What if my high-margin service has low demand?
Low demand often means low awareness, not low need. Panel upgrades are needed by thousands of homeowners who do not know they need one. The demand exists - it just needs education. Content, targeted outreach, and inspection-based discovery are more effective than traditional ads for these services.
Secret Menu Takeaways
Margins Beat Volume
The service with the most jobs is rarely the one with the highest profit per job. Track margin, not just revenue. Your hidden winner might already be in your books.
Familiarity Creates Blindness
You advertise what people ask for. People ask for what you advertise. This loop keeps your best offering invisible. Break the cycle by deliberately introducing the hidden service.
Position, Do Not Pitch
High-margin services sell through trust built during smaller jobs. Position the upgrade as a natural next step, not a hard sell. Observation outperforms persuasion.
Escape the Commodity Race
When every competitor advertises the same service, price becomes the only differentiator. Promoting a specialized offering pulls you out of the comparison and into a category of one.
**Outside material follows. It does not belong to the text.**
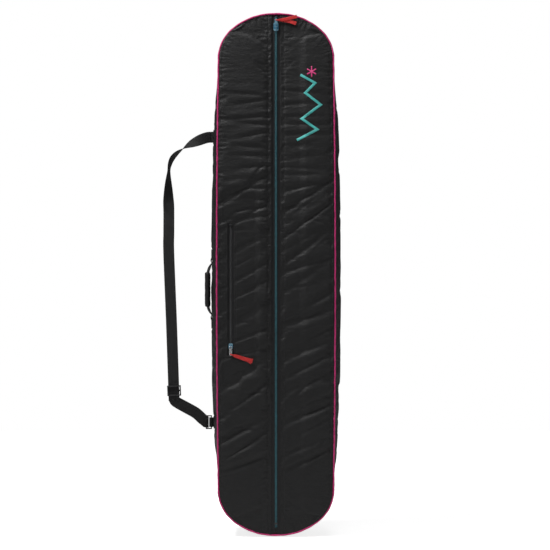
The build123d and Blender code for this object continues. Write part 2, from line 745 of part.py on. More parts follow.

Zero-Cost Visibility Exists
Email signatures, invoice lines, on-site mentions, referral scripts, and a dedicated web page. Five actions, no ad spend. The path to recurring revenue starts with making the hidden visible.
Teach Your Referrers
Your referral network describes you by what they hired you for. Unless you explicitly tell them about your profitable service, every referral will arrive asking for the lower-margin work. Give referrers the words to use.
The Bottom Line
Your most profitable service is not a secret because it is bad. It is a secret because you never gave it a spotlight. The work itself is proven - it already generates strong margins when customers find it. The only thing missing is a path for new customers to discover it. That path does not require a marketing budget. It requires intention. If you are looking for businesses that would benefit from this kind of overlooked marketing signal, the pattern is more common than you think.